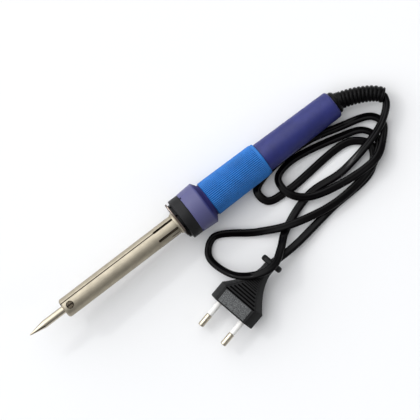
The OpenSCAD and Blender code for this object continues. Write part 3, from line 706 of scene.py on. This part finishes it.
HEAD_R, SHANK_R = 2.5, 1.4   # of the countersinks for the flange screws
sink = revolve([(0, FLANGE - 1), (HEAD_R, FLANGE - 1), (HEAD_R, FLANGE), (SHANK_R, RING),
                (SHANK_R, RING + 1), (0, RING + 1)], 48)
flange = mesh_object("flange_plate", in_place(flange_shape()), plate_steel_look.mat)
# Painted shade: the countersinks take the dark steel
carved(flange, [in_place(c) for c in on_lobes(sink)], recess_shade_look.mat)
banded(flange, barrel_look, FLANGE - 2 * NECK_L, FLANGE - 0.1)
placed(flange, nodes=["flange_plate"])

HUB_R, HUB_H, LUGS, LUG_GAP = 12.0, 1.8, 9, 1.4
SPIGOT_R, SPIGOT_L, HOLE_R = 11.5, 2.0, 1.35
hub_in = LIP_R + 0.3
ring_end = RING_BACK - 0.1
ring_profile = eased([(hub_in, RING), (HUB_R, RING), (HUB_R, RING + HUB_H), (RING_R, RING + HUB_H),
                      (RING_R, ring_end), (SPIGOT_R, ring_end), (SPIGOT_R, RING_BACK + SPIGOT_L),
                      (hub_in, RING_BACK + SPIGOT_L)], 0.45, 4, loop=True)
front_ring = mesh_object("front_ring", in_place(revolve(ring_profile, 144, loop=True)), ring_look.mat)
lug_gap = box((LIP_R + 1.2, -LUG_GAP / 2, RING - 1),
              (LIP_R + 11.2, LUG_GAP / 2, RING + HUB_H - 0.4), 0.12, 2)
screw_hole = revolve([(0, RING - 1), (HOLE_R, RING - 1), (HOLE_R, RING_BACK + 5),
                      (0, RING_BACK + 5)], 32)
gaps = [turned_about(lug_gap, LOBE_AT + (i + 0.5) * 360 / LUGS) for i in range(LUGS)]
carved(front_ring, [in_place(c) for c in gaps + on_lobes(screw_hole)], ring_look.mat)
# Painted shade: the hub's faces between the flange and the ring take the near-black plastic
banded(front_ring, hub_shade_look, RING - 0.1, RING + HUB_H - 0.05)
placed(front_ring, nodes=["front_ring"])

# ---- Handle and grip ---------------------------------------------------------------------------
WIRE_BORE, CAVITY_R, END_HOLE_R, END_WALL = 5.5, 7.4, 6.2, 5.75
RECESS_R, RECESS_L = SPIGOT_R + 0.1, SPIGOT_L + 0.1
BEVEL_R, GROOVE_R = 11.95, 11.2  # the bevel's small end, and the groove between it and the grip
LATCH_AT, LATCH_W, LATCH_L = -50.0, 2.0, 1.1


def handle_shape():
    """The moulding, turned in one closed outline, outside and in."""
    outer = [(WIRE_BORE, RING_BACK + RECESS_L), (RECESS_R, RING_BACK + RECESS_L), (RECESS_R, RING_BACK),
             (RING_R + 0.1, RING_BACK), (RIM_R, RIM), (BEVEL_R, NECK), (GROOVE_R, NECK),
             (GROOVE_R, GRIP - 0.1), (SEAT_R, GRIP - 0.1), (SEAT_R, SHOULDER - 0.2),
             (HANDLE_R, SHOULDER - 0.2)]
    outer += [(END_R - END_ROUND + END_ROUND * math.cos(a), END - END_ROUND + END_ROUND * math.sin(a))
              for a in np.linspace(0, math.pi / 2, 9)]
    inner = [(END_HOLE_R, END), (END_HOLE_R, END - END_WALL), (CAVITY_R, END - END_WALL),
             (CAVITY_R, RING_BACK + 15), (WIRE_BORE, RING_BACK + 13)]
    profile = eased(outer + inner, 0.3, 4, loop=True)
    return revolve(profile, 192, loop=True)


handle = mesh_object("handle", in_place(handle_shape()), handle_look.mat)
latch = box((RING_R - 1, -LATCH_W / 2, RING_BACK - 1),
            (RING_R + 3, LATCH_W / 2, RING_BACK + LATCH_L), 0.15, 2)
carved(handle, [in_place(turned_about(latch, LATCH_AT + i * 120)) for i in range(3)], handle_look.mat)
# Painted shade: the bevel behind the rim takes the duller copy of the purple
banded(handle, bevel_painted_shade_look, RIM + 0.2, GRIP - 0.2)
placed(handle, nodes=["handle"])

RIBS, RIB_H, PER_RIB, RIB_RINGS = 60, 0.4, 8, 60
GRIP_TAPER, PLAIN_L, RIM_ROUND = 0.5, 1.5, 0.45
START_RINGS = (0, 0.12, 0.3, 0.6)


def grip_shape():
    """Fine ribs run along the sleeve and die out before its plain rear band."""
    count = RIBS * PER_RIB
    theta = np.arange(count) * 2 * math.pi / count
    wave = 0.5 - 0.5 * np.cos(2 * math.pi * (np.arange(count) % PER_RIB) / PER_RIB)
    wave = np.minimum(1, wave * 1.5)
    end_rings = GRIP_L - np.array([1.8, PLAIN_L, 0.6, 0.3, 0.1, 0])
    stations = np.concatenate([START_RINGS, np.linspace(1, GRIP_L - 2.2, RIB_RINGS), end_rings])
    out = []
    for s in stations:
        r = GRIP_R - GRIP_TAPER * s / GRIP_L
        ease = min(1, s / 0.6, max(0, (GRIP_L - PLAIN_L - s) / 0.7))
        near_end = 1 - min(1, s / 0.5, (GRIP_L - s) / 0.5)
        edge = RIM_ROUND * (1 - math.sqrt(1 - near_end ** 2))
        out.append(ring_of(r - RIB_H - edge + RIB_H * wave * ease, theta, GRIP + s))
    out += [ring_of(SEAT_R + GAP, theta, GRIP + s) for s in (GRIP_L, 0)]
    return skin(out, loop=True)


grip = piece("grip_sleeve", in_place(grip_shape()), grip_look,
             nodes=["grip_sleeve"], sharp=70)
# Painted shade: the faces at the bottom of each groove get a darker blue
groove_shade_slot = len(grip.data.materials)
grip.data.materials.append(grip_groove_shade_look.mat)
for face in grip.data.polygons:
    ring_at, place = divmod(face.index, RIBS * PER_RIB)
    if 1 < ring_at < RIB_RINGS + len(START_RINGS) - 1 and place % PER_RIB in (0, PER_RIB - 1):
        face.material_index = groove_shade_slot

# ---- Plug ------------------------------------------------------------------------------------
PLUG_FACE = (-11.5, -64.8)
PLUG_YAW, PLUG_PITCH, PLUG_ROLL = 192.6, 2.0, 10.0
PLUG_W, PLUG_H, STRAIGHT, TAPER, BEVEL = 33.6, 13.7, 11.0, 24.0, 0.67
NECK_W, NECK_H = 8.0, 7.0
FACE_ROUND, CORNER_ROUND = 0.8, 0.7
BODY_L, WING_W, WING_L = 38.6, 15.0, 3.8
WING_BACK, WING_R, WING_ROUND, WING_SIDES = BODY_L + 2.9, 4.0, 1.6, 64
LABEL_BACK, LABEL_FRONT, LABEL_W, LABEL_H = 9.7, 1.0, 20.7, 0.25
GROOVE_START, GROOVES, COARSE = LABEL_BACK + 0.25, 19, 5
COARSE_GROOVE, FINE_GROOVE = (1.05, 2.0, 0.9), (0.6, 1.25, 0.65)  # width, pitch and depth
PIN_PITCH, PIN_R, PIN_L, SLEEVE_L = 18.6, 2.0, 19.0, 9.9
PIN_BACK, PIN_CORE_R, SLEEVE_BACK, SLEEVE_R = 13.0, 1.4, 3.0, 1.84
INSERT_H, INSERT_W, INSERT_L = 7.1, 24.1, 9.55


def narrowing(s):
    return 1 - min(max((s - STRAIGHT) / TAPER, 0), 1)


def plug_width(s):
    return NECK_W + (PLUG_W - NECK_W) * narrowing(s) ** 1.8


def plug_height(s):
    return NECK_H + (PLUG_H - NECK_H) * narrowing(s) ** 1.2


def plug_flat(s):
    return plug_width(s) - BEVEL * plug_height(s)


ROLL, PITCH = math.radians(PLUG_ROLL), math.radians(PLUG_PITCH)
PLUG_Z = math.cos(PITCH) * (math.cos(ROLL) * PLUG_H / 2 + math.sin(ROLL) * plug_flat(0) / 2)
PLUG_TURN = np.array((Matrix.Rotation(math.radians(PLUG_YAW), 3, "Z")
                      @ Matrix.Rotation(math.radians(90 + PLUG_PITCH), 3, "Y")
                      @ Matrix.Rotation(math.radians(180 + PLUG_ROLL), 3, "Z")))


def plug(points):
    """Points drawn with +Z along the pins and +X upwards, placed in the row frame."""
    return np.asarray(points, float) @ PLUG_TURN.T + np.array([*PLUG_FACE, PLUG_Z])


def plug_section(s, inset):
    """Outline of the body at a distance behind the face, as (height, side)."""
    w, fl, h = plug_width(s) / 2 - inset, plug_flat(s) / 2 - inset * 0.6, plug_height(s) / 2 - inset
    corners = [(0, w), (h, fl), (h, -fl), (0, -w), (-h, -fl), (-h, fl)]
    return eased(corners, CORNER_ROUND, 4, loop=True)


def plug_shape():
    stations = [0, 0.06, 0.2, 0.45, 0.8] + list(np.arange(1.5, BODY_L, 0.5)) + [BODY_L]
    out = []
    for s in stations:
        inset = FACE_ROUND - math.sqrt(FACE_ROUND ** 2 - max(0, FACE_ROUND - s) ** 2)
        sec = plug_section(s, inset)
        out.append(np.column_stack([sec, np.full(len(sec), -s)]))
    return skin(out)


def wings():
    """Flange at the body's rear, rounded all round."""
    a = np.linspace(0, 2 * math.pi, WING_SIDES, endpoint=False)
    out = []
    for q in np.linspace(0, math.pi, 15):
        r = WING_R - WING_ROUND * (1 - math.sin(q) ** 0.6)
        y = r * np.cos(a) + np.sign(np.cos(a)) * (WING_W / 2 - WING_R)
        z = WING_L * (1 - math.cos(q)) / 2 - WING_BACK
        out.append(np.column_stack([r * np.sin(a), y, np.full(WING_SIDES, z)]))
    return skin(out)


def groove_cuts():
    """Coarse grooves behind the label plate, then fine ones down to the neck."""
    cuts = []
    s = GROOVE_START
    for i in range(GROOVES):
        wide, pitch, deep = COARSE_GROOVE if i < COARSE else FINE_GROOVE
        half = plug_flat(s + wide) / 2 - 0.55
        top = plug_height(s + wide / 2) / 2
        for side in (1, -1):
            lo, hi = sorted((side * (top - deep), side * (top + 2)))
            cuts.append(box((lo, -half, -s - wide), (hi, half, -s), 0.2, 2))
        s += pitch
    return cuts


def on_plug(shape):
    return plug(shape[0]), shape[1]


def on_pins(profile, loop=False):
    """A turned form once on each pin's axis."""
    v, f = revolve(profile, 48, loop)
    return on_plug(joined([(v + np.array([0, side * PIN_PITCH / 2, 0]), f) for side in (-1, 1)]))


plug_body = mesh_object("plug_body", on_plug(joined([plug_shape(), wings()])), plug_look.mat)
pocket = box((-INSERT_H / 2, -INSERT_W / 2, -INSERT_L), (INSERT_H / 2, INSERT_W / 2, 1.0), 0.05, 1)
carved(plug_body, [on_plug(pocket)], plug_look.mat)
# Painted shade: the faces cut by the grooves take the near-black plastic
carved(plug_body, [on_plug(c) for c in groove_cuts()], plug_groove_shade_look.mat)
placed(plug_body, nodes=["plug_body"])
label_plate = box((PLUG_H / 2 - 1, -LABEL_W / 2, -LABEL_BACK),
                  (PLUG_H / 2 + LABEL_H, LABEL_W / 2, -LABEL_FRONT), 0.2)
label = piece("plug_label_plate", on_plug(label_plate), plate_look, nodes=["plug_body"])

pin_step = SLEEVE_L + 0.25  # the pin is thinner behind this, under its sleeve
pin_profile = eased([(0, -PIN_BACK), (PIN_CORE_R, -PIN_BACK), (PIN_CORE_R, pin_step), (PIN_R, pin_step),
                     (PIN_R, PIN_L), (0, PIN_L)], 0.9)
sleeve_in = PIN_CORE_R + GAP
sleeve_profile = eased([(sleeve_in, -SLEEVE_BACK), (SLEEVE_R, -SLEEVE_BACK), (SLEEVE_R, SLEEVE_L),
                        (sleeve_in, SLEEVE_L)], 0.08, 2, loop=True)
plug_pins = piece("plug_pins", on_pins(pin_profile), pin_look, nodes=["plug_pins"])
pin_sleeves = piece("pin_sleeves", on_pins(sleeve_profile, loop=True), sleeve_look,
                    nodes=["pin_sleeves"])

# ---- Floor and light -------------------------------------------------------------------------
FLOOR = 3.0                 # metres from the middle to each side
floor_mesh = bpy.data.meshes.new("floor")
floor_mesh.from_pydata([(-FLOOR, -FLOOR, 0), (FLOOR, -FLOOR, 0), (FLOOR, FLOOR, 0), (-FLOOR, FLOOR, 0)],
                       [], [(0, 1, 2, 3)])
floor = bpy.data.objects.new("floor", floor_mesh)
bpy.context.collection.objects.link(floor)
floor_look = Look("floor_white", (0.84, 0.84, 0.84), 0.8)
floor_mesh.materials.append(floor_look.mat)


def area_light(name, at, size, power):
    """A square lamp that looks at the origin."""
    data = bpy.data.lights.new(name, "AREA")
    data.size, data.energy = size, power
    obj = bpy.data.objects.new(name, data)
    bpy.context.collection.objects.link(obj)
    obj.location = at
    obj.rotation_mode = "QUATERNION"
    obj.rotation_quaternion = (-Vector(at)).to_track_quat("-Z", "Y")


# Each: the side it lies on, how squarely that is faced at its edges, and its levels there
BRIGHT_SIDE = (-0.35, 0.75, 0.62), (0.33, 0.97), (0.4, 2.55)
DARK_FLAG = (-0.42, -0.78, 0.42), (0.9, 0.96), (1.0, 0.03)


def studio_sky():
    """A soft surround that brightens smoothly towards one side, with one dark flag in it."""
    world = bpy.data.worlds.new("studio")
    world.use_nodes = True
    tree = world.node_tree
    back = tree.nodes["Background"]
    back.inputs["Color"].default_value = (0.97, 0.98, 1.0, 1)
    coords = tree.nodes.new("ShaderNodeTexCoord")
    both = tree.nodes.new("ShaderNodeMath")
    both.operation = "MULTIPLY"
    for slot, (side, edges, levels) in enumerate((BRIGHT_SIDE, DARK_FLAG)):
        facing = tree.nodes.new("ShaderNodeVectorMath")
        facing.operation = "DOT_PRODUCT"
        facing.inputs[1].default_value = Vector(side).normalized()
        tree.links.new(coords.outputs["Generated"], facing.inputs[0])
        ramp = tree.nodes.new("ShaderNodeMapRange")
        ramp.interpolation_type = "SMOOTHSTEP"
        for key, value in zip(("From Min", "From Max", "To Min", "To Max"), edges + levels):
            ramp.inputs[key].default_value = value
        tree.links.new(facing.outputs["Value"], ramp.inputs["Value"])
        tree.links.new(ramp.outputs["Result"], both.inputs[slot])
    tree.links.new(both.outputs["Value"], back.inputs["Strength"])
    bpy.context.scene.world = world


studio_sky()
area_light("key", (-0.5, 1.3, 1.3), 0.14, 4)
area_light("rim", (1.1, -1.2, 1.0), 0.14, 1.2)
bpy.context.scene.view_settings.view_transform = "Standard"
————————
§ **DIRECTIONS**
Give only the number of lines in the data that hold the string "scene".

§ **OUTPUT BELOW**
3